— START —

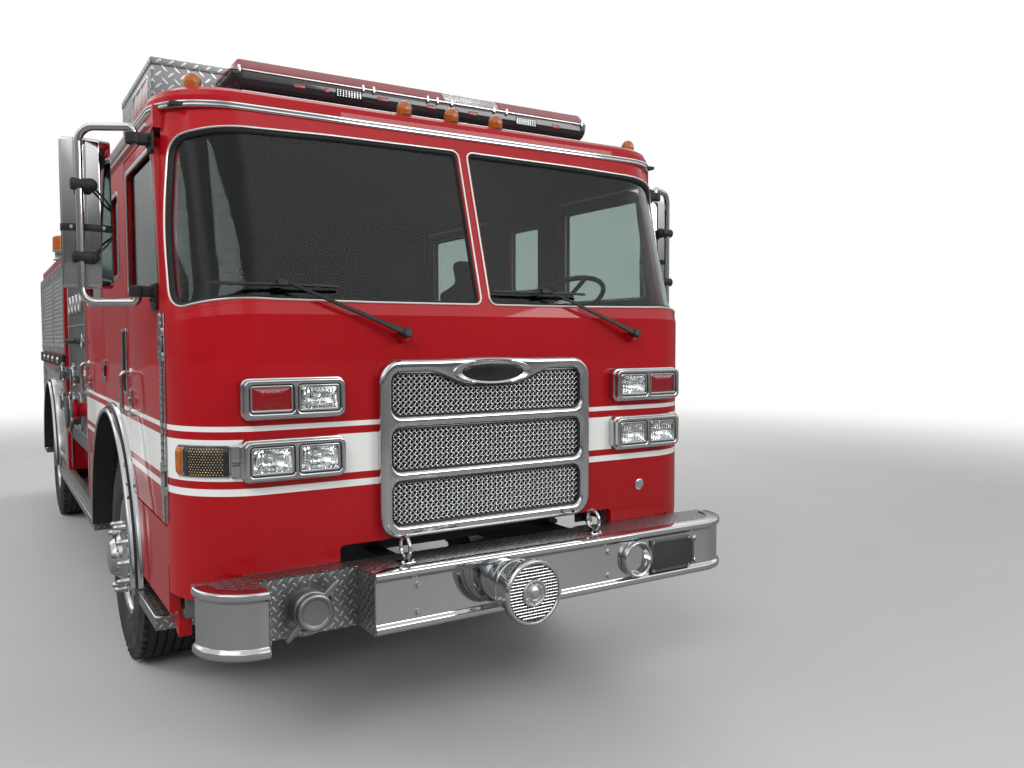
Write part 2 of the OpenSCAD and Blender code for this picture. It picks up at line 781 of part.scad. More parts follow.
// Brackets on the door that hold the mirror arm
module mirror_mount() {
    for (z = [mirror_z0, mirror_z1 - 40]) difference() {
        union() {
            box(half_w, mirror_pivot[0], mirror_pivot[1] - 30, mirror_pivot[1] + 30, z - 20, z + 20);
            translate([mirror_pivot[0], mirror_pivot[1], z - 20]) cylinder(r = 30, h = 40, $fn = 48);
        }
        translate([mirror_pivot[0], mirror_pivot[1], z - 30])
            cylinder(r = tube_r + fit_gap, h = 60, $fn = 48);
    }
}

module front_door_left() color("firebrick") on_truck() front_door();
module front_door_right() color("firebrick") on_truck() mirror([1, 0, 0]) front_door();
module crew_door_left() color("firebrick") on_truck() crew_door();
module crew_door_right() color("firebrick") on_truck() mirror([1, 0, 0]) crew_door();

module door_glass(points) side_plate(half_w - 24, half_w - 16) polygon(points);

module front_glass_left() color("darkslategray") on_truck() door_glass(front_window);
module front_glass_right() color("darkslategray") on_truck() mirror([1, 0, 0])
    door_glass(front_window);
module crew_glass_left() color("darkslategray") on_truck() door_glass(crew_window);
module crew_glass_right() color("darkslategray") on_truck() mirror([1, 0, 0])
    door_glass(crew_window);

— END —

Word for word, quote the lines of the material from the first line through the line with "0, 0]) crew_door();", both ends included.

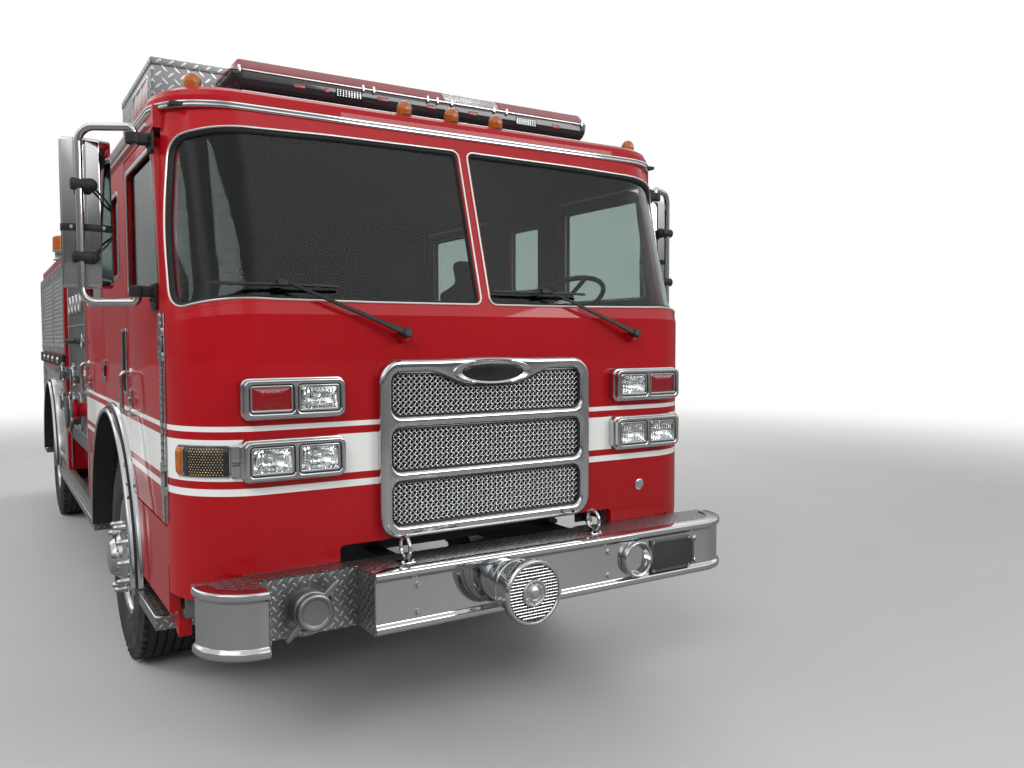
Write part 2 of the OpenSCAD and Blender code for this picture. It picks up at line 781 of part.scad. More parts follow.
// Brackets on the door that hold the mirror arm
module mirror_mount() {
    for (z = [mirror_z0, mirror_z1 - 40]) difference() {
        union() {
            box(half_w, mirror_pivot[0], mirror_pivot[1] - 30, mirror_pivot[1] + 30, z - 20, z + 20);
            translate([mirror_pivot[0], mirror_pivot[1], z - 20]) cylinder(r = 30, h = 40, $fn = 48);
        }
        translate([mirror_pivot[0], mirror_pivot[1], z - 30])
            cylinder(r = tube_r + fit_gap, h = 60, $fn = 48);
    }
}

module front_door_left() color("firebrick") on_truck() front_door();
module front_door_right() color("firebrick") on_truck() mirror([1, 0, 0]) front_door();
module crew_door_left() color("firebrick") on_truck() crew_door();
module crew_door_right() color("firebrick") on_truck() mirror([1, 0, 0]) crew_door();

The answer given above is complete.